Er legte die Hände um ihr Gesicht und zwang sie, sich von dem Spiegel abzuwenden. »Du wirst sie alle mitreißen. Du wirst die Rolle deines Lebens spielen.«

Sie sah ihn mit einem unsicheren Kinderblick an. Sie, die immer auf ihr Aussehen baute und hatte bauen können, wußte nicht weiter, wenn das Äußere nicht mehr gefragt war.

Als Crystal sich die ersten Drehtage vorführen ließ, brach sie weinend zusammen. Sie weinte eine ganze Nacht und den nächsten Tag. Die Dreharbeiten mußten ausfallen.

Wieder beruhigte Sam sie. Und er beschloß, daß künftig niemand mehr die Aufnahmen des Tages zu sehen bekam, außer Seymor, ihm und dem Aufnahmeleiter. Sam hielt die Filmrollen unter Verschluß. Er achtete auf das Budget und hatte zweimal pro Nacht Sex mit Crystal. Das war anstrengend, aber machbar.

Denn trotz des Zeitdrucks und all der anderen Schwierigkeiten, fühlte er sich endlich im Mittelpunkt. Das, was er vollbrachte, würden einmal Millionen sehen, nicht nur einige hundert. Und alles wäre auf Celluloid gebannt, bis das Material zerfiel. Er schuf sich ein Stückchen Unsterblichkeit.

New York war sehr weit weggerückt. Er dachte nur ungern daran. Denn mit dem Leben von damals verband ihn nichts mehr. Er nannte ein Büro sein eigen, ein Büro in den International Studios. Er verfügte über eine Sekretärin und hatte ein Verhältnis mit dem großen Filmstar Crystal Plenum. Zwar störte es ihn sehr, daß sie verheiratet war. Doch Crystal versicherte ihm, daß ihre Ehe nur noch auf dem Papier existierte und diese Affäre keine Rolle spiele, genausowenig wie ihre vierjährige Tochter.

Bethanie war Sam natürlich rechtlich losgeworden. Ihr hatte er ja auch nichts versprochen. Immerhin war sie durch ihn nach L.A. gekommen, konnte sich eine Wohnung leisten und spielte kleine Rollen in Seifenopern. Sie hatte also nicht den geringsten Grund zu klagen.

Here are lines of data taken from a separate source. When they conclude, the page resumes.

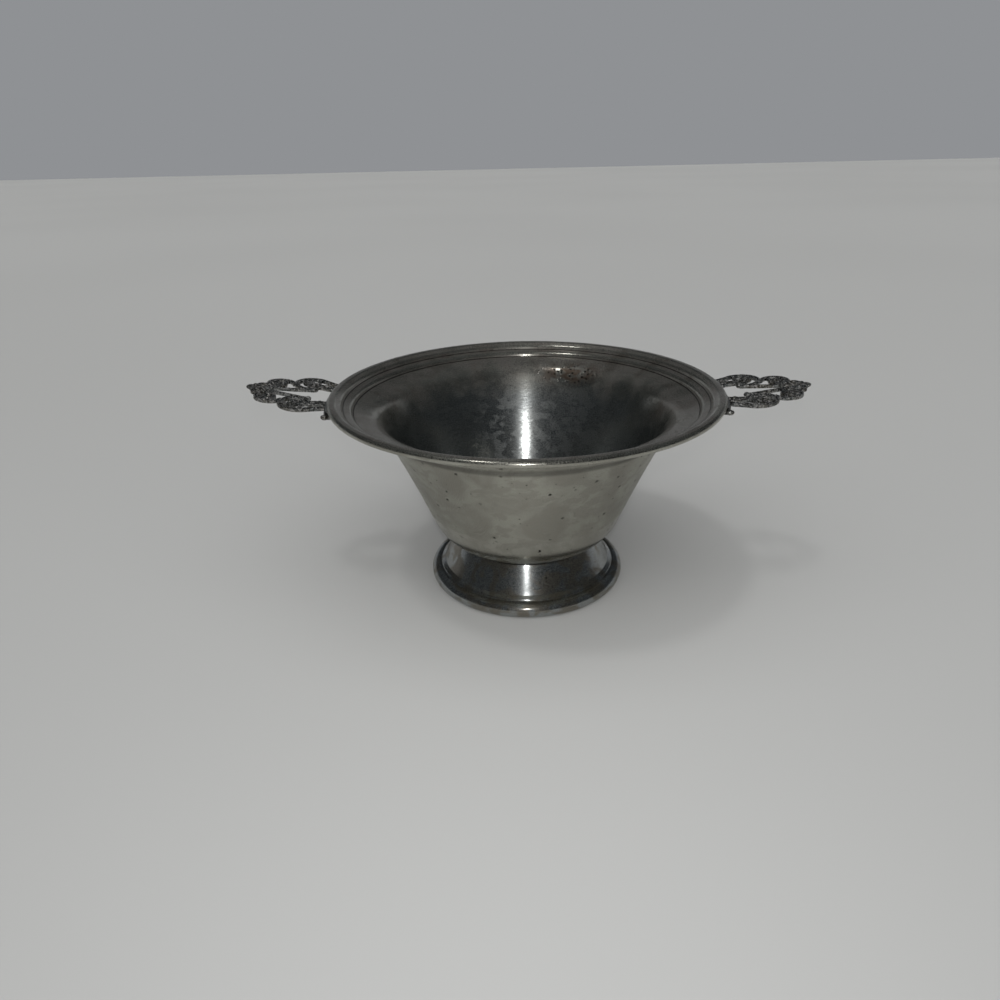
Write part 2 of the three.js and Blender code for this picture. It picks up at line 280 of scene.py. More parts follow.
def new_tree(name, inputs):
    """A geometry tree that takes and gives geometry, with its named inputs and their defaults."""
    tree = bpy.data.node_groups.new(name, "GeometryNodeTree")
    tree.interface.new_socket("Geometry", in_out="INPUT", socket_type="NodeSocketGeometry")
    tree.interface.new_socket("Geometry", in_out="OUTPUT", socket_type="NodeSocketGeometry")
    for label, kind, default in inputs:
        socket = tree.interface.new_socket(label, in_out="INPUT", socket_type=f"NodeSocket{kind}")
        if default is not None:
            socket.default_value = default
    return tree, tree.nodes.new("NodeGroupInput"), tree.nodes.new("NodeGroupOutput")


def give_tree(piece, tree, values):
    """Puts a tree on a piece, with values for its inputs by their labels."""
    modifier = piece.modifiers.new(tree.name, "NODES")
    modifier.node_group = tree
    for item in tree.interface.items_tree:
        if item.in_out == "INPUT" and item.name in values:
            modifier[item.identifier] = values[item.name]


def close_tree(tree, group_out, geometry, material):
    """Ends a tree with smooth shading, real geometry and its material."""
    smooth = add(tree, "GeometryNodeSetShadeSmooth", {"Geometry": geometry})
    real = add(tree, "GeometryNodeRealizeInstances", {"Geometry": smooth})
    painted = add(tree, "GeometryNodeSetMaterial", {"Geometry": real, "Material": material})
    fill(tree, group_out, {"Geometry": painted})


# What a spun piece keeps of its profile at each point: the distance along it in millimetres from its
# middle, and how sharply it bends there, above 0 on edges and below 0 in creases
PROFILE_MARKS = ("along", "bend")


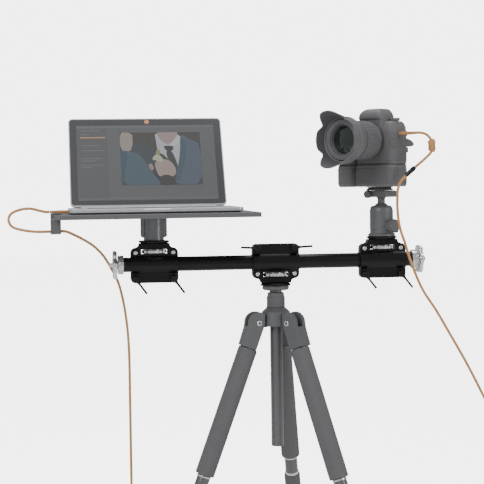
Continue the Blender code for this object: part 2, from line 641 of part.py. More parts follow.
def camera():
    seam = GRIP_HEIGHT
    top = seam + BODY_HEIGHT
    grip = camera_block(0.040, 0.050, ((0.003, 0), (0, 0.003), (0, seam - GAP)))
    piece("battery_grip", grip, black_rubber, camera_frame)

    body = camera_block(MOUNT_PLANE, 0.062, ((0, seam), (0, top - 0.020), (0.003, top - 0.008), (0.009, top)))
    prism = loft([[(x, y, z) for x, y in rounded(w, d, 0.006, 2, 0, yc)] for w, d, yc, z in
                  ((0.068, 0.047, -0.0125, top - 0.012), (0.066, 0.047, -0.0125, top + 0.003),
                   (0.062, 0.055, -0.0145, top + 0.007), (0.048, 0.046, -0.0120, top + 0.022),
                   (0.040, 0.036, -0.0100, top + PRISM_RISE))])
    body = joined(body, prism)
    socket = box((CAMERA_SIDE - 0.006, PORT_Y - PORT_HALF_WIDTH, PORT_Z - 0.0022),
                 (CAMERA_SIDE + 0.01, PORT_Y + PORT_HALF_WIDTH, PORT_Z + 0.0022))
    well = SHUTTER_RADIUS + RUN
    shutter = moved(turned([(well, top - 0.0035), (well, 1)], 14), *SHUTTER_PLACE)
    bore = DIAL_PIN_RADIUS + RUN
    pin = moved(turned([(bore, top - 0.006), (bore, 1)], 8), *DIAL_PLACE)
    piece("camera_body", cut(body, socket, shutter, pin), black_rubber, camera_frame)

    button = turned([(SHUTTER_RADIUS, top - 0.0018), (SHUTTER_RADIUS, top + 0.0008),
                     (SHUTTER_RADIUS - 0.001, top + 0.0014)], 14)
    piece("shutter_button", button, black_gloss, camera_frame, (*SHUTTER_PLACE, 0))
    dial = turned([(DIAL_PIN_RADIUS, top - 0.005), (DIAL_PIN_RADIUS, top + GAP), (DIAL_RADIUS, top + GAP),
                   (DIAL_RADIUS, top + 0.0065), (DIAL_RADIUS - 0.002, top + 0.0075)], 20)
    piece("mode_dial", dial, black_plastic, camera_frame, (*DIAL_PLACE, 0))


def lens_part(name, shape, material):
    start = (0, -MOUNT_PLANE - GAP, LENS_AXIS_Z)
    piece(name, pointing(shape, (0, -1, 0)), material, camera_frame, start)


def hood_reach(angle):
    """How far the hood's edge reaches at an angle round the lens: petals and notches."""
    upward = abs(math.degrees(math.asin(math.sin(angle))))
    return float(np.interp(upward, (0, 22, 35, 48, 66, 90),
                           (HOOD_SHORT, HOOD_SHORT - 0.001, HOOD_NOTCH, 0.024, 0.041, HOOD_LONG)))


def lens():
    front = LENS_LENGTH
    throat = LENS_RADIUS - 0.007
    seat_radius = LENS_RADIUS - 0.011
    recess = LENS_RADIUS - 0.004
    rise = LENS_RADIUS + 0.001
    shell = LENS_RADIUS + 0.003
    barrel = turned([(LENS_RADIUS - 0.008, 0), (LENS_RADIUS - 0.0025, 0.003), (LENS_RADIUS, 0.010),
                     (LENS_RADIUS, ZOOM_LOW - GAP), (recess, ZOOM_LOW - GAP), (recess, ZOOM_HIGH + GAP),
                     (rise, ZOOM_HIGH + GAP), (shell, ZOOM_HIGH + 0.0075), (shell, front), (throat, front),
                     (seat_radius + 0.0005, front - GLASS_DEPTH + 0.003),
                     (seat_radius, front - GLASS_DEPTH)], 32)
    lens_part("lens_barrel", barrel, black_plastic)
    rib = rise + 0.0005
    grip = turned([(recess + RUN, ZOOM_LOW), (rise, ZOOM_LOW), (rib, ZOOM_LOW + 0.001),
                   (rib, ZOOM_HIGH - 0.001), (rise, ZOOM_HIGH), (recess + RUN, ZOOM_HIGH)],
                  32, closed=True)
    lens_part("zoom_ring", grip, black_rubber)
    seat = front - GLASS_DEPTH + GAP
    edge = seat_radius - 0.0005
    glass = turned([(edge, seat), (edge, seat + 0.002), (edge * 0.75, seat + 0.0045),
                    (edge * 0.375, seat + 0.0058)], 24)
    lens_part("front_glass", glass, glass_material)

    flare = (HOOD_MOUTH - HOOD_RADIUS) / HOOD_LONG
    sides = 48

    def radius(inward):
        return lambda a: HOOD_RADIUS + flare * hood_reach(a) - inward

    def height(angle):
        return front + hood_reach(angle)

    bore = shell + RUN
    hood = turned([(bore, front - GLASS_DEPTH), (HOOD_RADIUS, front - GLASS_DEPTH), (HOOD_RADIUS, front),
                   (radius(0), height), (radius(HOOD_WALL), height),
                   (HOOD_RADIUS - HOOD_WALL, front + 0.001), (bore, front - 0.004)], sides, closed=True)
    lens_part("lens_hood", hood, black_plastic)


# Tripod -----------------------------------------------------------------------------------------

def top_plate():
    """The plate that the middle bracket stands on, with the stud that its wheel nut draws down."""
    high = -PLATFORM_FACE - GAP
    low = high - TOP_PLATE_THICK
    plug = COLUMN_RADIUS - COLUMN_WALL - RUN
    profile = [(plug, low - 0.018), (plug, low), (TOP_PLATE_RADIUS - 0.003, low),
               (TOP_PLATE_RADIUS, low + 0.003), (TOP_PLATE_RADIUS, high), (STUD_RADIUS, high),
               (STUD_RADIUS, 0.004 - WHEEL_Z)]
    piece("top_plate", turned(profile, 28), black_plastic, tripod_top)


def centre_column():
    high = -PLATFORM_FACE - 2 * GAP - TOP_PLATE_THICK
    inner = COLUMN_RADIUS - COLUMN_WALL
    low = high - COLUMN_LENGTH
    column = turned([(inner, low), (COLUMN_RADIUS, low), (COLUMN_RADIUS, high), (inner, high)],
                    24, closed=True)
    piece("centre_column", column, black_gloss, tripod_top)


def column_collar():
    bore = COLUMN_RADIUS + RUN
    collar = turned([(bore, COLLAR_LOW), (COLLAR_RADIUS, COLLAR_LOW), (COLLAR_RADIUS, COLLAR_HIGH - 0.009),
                     (bore + 0.0024, COLLAR_HIGH), (bore, COLLAR_HIGH)], 28, closed=True)
    piece("column_collar", collar, black_rubber, tripod_top)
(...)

Oft dachte Sam an Mary Jane. Scham und Schuldgefühle plagten ihn. Er hätte sie anrufen sollen. Doch er hielt sich an den Wahlspruch seines Vaters: Was vorbei ist, ist vorbei. Dennoch fehlte sie ihm. Er hätte sich gern mit ihr über die Oberflächlichkeit und die kleinlichen Eifersüchteleien in L.A. lustig gemacht. Keine andere Frau hatte es je fertiggebracht, in Sam so viel Selbstvertrauen zu wecken.

Andererseits war es richtig gewesen, sich nicht mit Mary Jane in Verbindung zu setzen. Sie wäre ihm bei Crystal nur im Weg gewesen, und er hätte auch keine Zeit für sie gehabt.